1988 aprile 24 Dovere d’ufficio
1988 aprile 24 – Le riforme non sono un libro dei sogni
Anzi, un…Dovere d’ufficio
Governo. Fiducia anche dal Senato
Un «sì» e molti però…
Con i due voti di fiducia è nato il governo De Mita. I cronisti della Camera hanno notato che, durante la
replica, il presidente del Consiglio si è rivolto sette volte a Natta mentre il segretario del Pci ha
osservato da parte sua che mai De Mita aveva pronunciato la parola pentapartito. Il governo
«innominabile» rappresenta una rottura con il passato: per la prima volta la riforma delle istituzioni
diventa programma. Il dibattito è concluso; la transizione non può restare terra di nessuno; il
programma viene definito «la Bibbia» della nuova alleanza; ai comunisti si chiede «qualcosa in più»
perché le riforme sono tante e super partes.

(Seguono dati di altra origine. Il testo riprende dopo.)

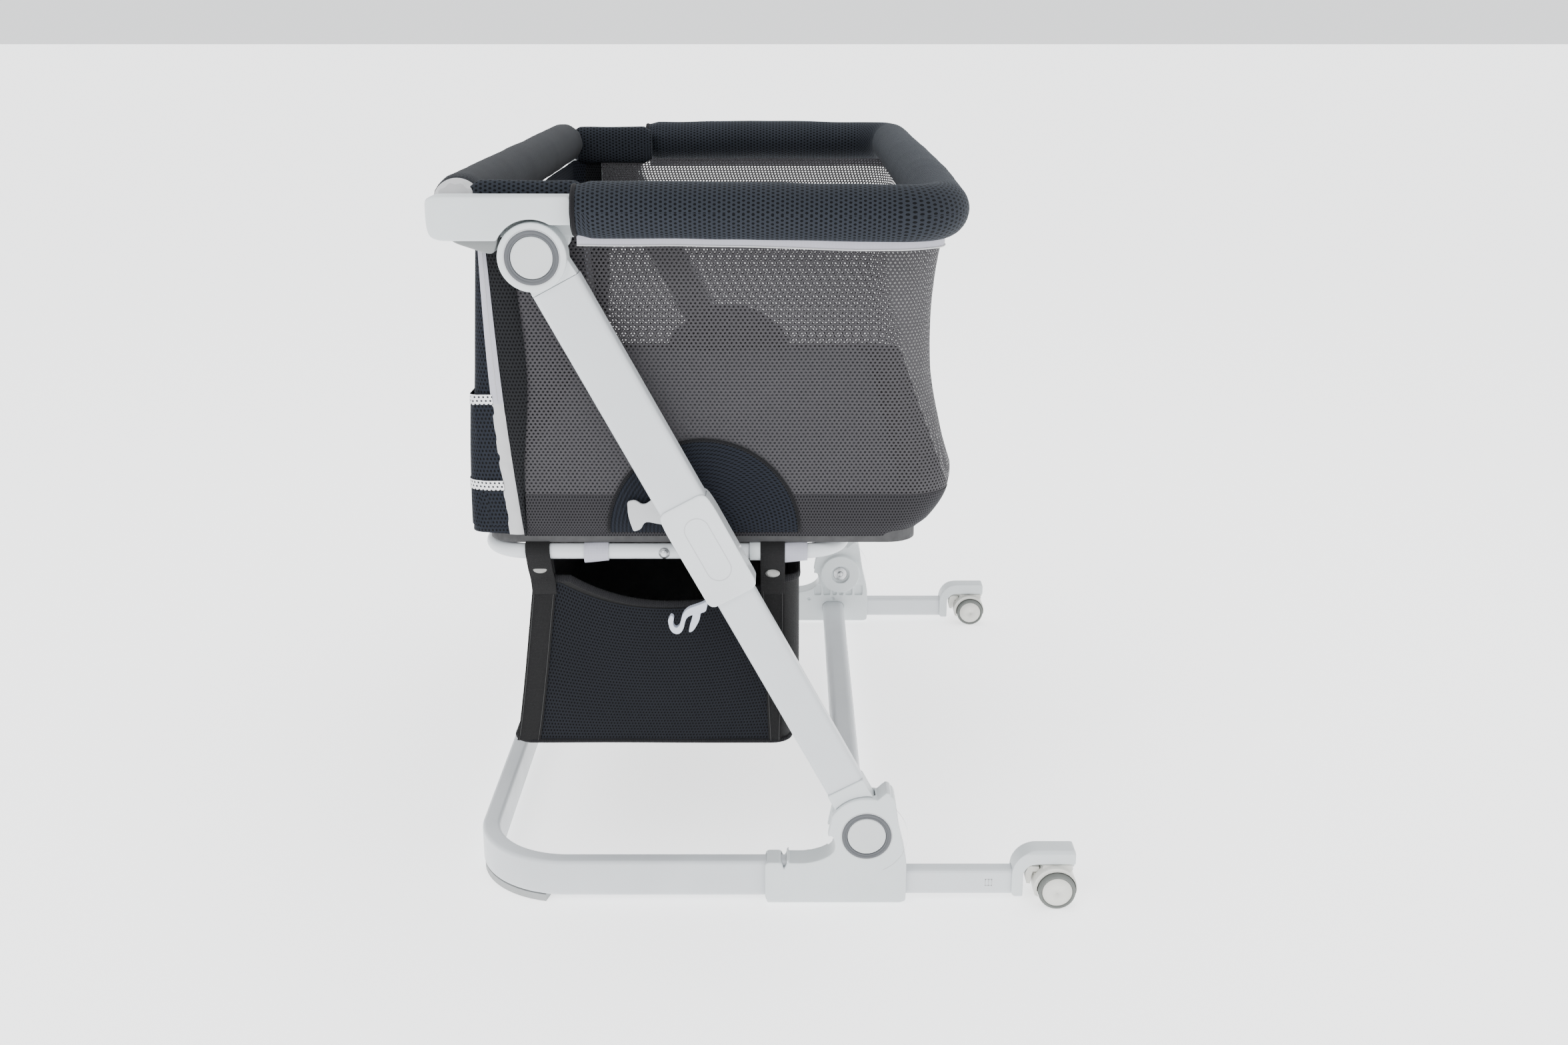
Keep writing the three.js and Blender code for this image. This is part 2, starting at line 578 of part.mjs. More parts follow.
function wallRight(z) {
  const waist = 161 + (z < 604 ? 0.0014 : 0.0012) * (z - 604) ** 2; // drawn in towards its middle
  const heel = z < 462 ? 0.0085 * (462 - z) ** 2 : 0; // and rounded at the bottom
  return Math.min(waist, 187) - heel;
}

// Walls drawn upright between X = 0 and X = 1000 are moved to the fabric body's real faces.
function fitToBody(geometry) {
  const position = geometry.attributes.position;
  for (let i = 0; i < position.count; i += 1) {
    const z = position.getZ(i);
    const x = position.getX(i);
    const left = wallLeft(z);
    const right = wallRight(z);
    position.setX(i, x < 500 ? left + x : right - (1000 - x));
  }
  return geometry;
}

function uprightExtrusion(shape) {
  return new THREE.ExtrudeGeometry(shape, {
    depth: WALL.high - WALL.low, steps: 8, curveSegments: 3, bevelEnabled: false,
  }).translate(0, 0, WALL.low);
}

// The near, right and far walls in one piece.
function cribWalls() {
  const half = WALL.halfLength;
  const inside = half - WALL.thickness;
  const corner = WALL.corner;
  const shape = new THREE.Shape();
  shape.moveTo(6, -half);
  shape.absarc(1000 - corner, -half + corner, corner, -Math.PI / 2, 0);
  shape.absarc(1000 - corner, half - corner, corner, 0, Math.PI / 2);
  shape.lineTo(6, half);
  shape.lineTo(6, inside);
  const tight = corner - WALL.thickness;
  shape.absarc(1000 - corner, half - corner, tight, Math.PI / 2, 0, true);
  shape.absarc(1000 - corner, -half + corner, tight, 0, -Math.PI / 2, true);
  shape.lineTo(6, -inside);
  return fitToBody(uprightExtrusion(shape));
}

// The drop side's own wall, with a flat pocket low on its outer face.
function sideWall() {
  const end = WALL.halfLength - WALL.thickness - 2;
  const shape = outline([0, -end], [WALL.thickness, -end], [WALL.thickness, end], [0, end]);
  return fitToBody(uprightExtrusion(shape));
}

function addCrib() {
  placePair('corner_bracket', topBracket(), plastic);
  placePair('side_release_lever', releaseLever(), leverGrey);
  place('rim_tube', bentTube(roundSection(RIM.tube, RIM.tube - RIM.wall), rimLine(RIM.left, 6), 4),
    paint);
  place('rim_bumper', bentTube(roundSection(BUMPER_RADIUS, RIM.tube + 0.6), rimLine(-172, 6), 6),
    navyMesh);
  place('crib_walls', cribWalls(), blackMesh);
  const railEnd = BRACKET.inner - 0.5;
  const rail = across(disc(SIDE_RAIL_X, RIM.z, RIM.tube), -railEnd, railEnd, 6);
  place('side_rail', rail, paint);
  const sleeve = disc(SIDE_RAIL_X, RIM.z, BUMPER_RADIUS);
  sleeve.holes.push(disc(SIDE_RAIL_X, RIM.z, RIM.tube + 0.6));
  place('side_bumper', across(sleeve, -railEnd + 2, railEnd - 2, 6), navyMesh);
  place('side_wall', sideWall(), navyMesh);
}

// ---------------------------------------------------------------- bottom frame, bed and basket
function frameHalf(end) {
  const line = new BentLine(
    [[FRAME.joint, FRAME.y, FRAME.z], [end, FRAME.y, FRAME.z], [end, -FRAME.y, FRAME.z],
      [FRAME.joint, -FRAME.y, FRAME.z]], FRAME.bend, 5);
  line.stations[0].x += Math.sign(end) * GAP;
  line.stations.at(-1).x += Math.sign(end) * GAP;
  return bentTube(roundSection(FRAME.tube, FRAME.tube - 1.5), line, 4);
}

function frameSleeve() {
  const section = disc(FRAME.y, FRAME.z, FRAME.tube + 1.5);
  section.holes.push(disc(FRAME.y, FRAME.z, FRAME.tube + 0.6));
  return lengthwise(section, FRAME.joint - 17, FRAME.joint + 18, 6);
}

// A box open at the top, narrower there, hung from the frame by four straps.
function basket() {
  const { left, right, halfLength, low, high, wall } = BASKET;
  const mouth = left + 31;
  const outside = across(
    outline([left, low], [right - 8, low], [right + 1, high - 60], [right, high], [mouth, high]),
    -halfLength, halfLength);
  const inside = across(
    outline([left + 1 + wall, low + wall], [right - 8 - wall, low + wall],
      [right + 1 - wall, high - 60], [right - wall, high], [right - wall, high + 10],
      [mouth + wall, high + 10], [mouth + wall, high]),
    -halfLength + wall, halfLength - wall);
  const straps = [-249, -9].flatMap((edge) => [-1, 1].map((side) => {
    const faces = [side * (halfLength - wall + 0.2), side * halfLength].sort((a, b) => a - b);
    return block(edge, edge + 24, ...faces, high - 22, FRAME.z - FRAME.tube - 0.5);
  }));
  return joined(cut(outside, inside), ...straps);
}

function addBottom() {
  place('bottom_frame_left', frameHalf(FRAME.left), paint);
  place('bottom_frame_right', frameHalf(FRAME.right), paint);
  placePair('frame_sleeve', frameSleeve(), plastic);
  const plan = (left, right, half) => roundedRectangle(left, -half, right, half, 30);
  place('floor_board', upward(plan(-288, 150, 402), BOARD.low, BOARD.high, 4), board);
  place('mattress', upward(plan(-284, 148, 398), MATTRESS.low, MATTRESS.high, 4), cotton);
  place('basket', basket(), blackMesh);
}

addBase();
addCastors();
addLegs();
addCrib();
addBottom();

export default bassinet;
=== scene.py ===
"""A bedside bassinet on a folding stand: the looks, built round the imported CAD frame.

Lengths in the outlines are millimetres, +X towards the castors, +Y along the crib, +Z up, as in the frame.
"""

import math

import bmesh
import bpy
from mathutils import Euler, Matrix, Vector, noise


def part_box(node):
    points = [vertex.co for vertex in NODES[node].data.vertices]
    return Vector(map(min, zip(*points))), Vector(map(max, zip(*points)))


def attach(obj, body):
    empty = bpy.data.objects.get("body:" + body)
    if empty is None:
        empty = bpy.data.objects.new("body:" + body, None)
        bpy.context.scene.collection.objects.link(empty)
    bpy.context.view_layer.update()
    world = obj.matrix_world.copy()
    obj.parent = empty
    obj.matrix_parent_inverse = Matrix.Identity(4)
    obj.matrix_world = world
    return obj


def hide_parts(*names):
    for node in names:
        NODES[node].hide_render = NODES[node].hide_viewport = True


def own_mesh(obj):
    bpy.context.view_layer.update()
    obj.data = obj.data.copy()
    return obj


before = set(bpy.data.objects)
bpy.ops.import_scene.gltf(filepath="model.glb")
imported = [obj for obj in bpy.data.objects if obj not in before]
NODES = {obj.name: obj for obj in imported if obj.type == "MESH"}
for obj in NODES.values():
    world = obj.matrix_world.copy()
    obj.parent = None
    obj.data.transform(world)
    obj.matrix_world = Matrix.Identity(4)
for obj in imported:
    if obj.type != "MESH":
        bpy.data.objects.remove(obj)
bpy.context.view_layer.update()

MM = 0.001
UP = Vector((0, 0, 1))
SIDES = {"far": 1, "near": -1}


def box(node):
    """A CAD node's lowest and highest corners, in millimetres."""
    low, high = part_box(node)
    return Vector(low) / MM, Vector(high) / MM


def centre(node):
    low, high = box(node)
    return (low + high) / 2


# ------------------------------------------------------------------ sizes read from the frame
UPPER_HINGE = centre("upper_hinge_ring_far")
LOWER_HINGE = centre("lower_hinge_ring_far")
LEG_AXIS = (UPPER_HINGE - LOWER_HINGE).normalized()
LEG_LEAN = math.atan2(-LEG_AXIS.x, LEG_AXIS.z)
LEG_LENGTH = (UPPER_HINGE - LOWER_HINGE).length
LEG_Y = centre("castor_axle_far").y
LEG_OFFSET = 4.9  # the tubes' centre line lies this far to the right of the hinge line
RIM_Z = centre("rim_bumper").z
RIM_Y = box("rim_tube")[1].y - 8
RIM_RIGHT = box("rim_tube")[1].x - 8
RAIL_X = centre("side_rail").x
FRAME_TUBE = 8
FRAME_Z = centre("bottom_frame_left").z
FRAME_LEFT = box("bottom_frame_left")[0].x + FRAME_TUBE
FRAME_RIGHT = box("bottom_frame_right")[1].x - FRAME_TUBE
FRAME_Y = box("bottom_frame_left")[1].y - FRAME_TUBE
WALL_TOP = box("crib_walls")[1].z
WALL_Y = box("crib_walls")[1].y
HEM = 400.5  # height of the crib walls' lower edge


# ------------------------------------------------------------------ camera, light and floor
def make_camera():
    """Level to the left and right, and 17 degrees down."""
    data = bpy.data.cameras.new("camera")
    data.sensor_width = 36
    data.lens = 38.09
    data.clip_start = 0.05
    camera = bpy.data.objects.new("camera", data)
    camera.location = (0.0151, -2.0179, 0.9045)
    camera.rotation_euler = Euler((math.radians(90 - 16.92), 0, 0))
    bpy.context.scene.collection.objects.link(camera)
    bpy.context.scene.camera = camera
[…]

De Mita ha guidato le cose da leader tenace; Craxi ha contribuito in maniera decisiva a interrompere la
spirale che da un anno e mezzo teneva in ostaggio l’ultima reputazione del sistema; La Malfa ha
sempre lavorato perché la responsabilità del fallimento o della soluzione ricadesse inesorabilmente su
De Mita e Craxi. Un governo che nasce su queste basi non ha più l’alibi di Goria, costretto a volare
basso dal disimpegno generalizzato dei partiti. La transizione di Goria preparava semplicemente un
altro governo; la transizione di De Mita propone «nuove regole». La prospettiva di Goria era di
giornata; quella di De Mita prenota il tempo utile per «rifare i meccanismi di governo».
Tutto si potrà perdonare domani a questo governo tranne l’inerzia, nel senso che De Mita ha puntato
tutto sulla premessa istituzionale: senza realizzare quella, non ci sarà governo. La crisi della politica è
oggi tale da condizionare l’efficienza, la credibilità, il corretto contatto fra i cittadini e lo Stato. De Mita
ha approfondito meglio di altri questo disagio e propone una «stagione che cambierà gran parte di noi»,
anche se sarà proprio il governo a dover cambiare per primo, senza risse…
Per arrivare attrezzati all’appuntamento con l’Europa aperta del 1992 l’Italia dovrà ridurre il deficit
pubblico al ritmo di 7-8 mila miliardi all’anno e offrire alle imprese private servizi pubblici meno
arretrati rispetto alla concorrenza internazionale. E’ certo che nessun governo, per quanto bene
intenzionato, riuscirà a infilare due traguardi tanto rivoluzionari se non daremo anche all’esecutivo la
forza delle altre democrazie europee Non si potrà stare in Baviera con l’economia e nel Sahara con la
politica; e sarà sempre più illusorio ritenere che gli italiani possano cavarsela all’infinito rendendo
superfluo il buongoverno.
Non è più tempo di miracoli spontanei; oggi più che mai e domani più di oggi, i processi vanno
accompagnati passo a passo da Poteri funzionanti. Il che significa, per il governo De Mita, aggiornare
la presidenza del Consiglio, sottrarre il Parlamento alla paralisi da regolamento, porre limiti ai doppioni
del bicameralismo, nobilitare il voto palese, combattere l’immoralità anche attraverso procedure più
semplici, più ferme, meno discrezionali.
Tanto per cominciare, non è un pacchetto da poco, ma è anche il minimo che si possa pretendere da
quando la tecnica del rinvio ha provocato il cumolo dei problemi: non per nulla un grande costituente
cattolico come Giuseppe Dossetti sostiene che le riforme devono essere immediate e profonde. Pari
cioè all’urgenza di un sistema troppo precario nelle strutture per reggere il pieno impatto dell’Europa e
per preparare la democrazia all’alternanza.
Il governo De Mita è un dovere d’ufficio imposto dalla realtà, non un libro dei sogni. Può rappresentare
una svolta soltanto se il riformismo non si rivelerà un nuovo trucco per riverniciare «regole» vecchie.
In tal caso non sarà difficile – ma per nulla risolutorio – scoprire chi bluffa.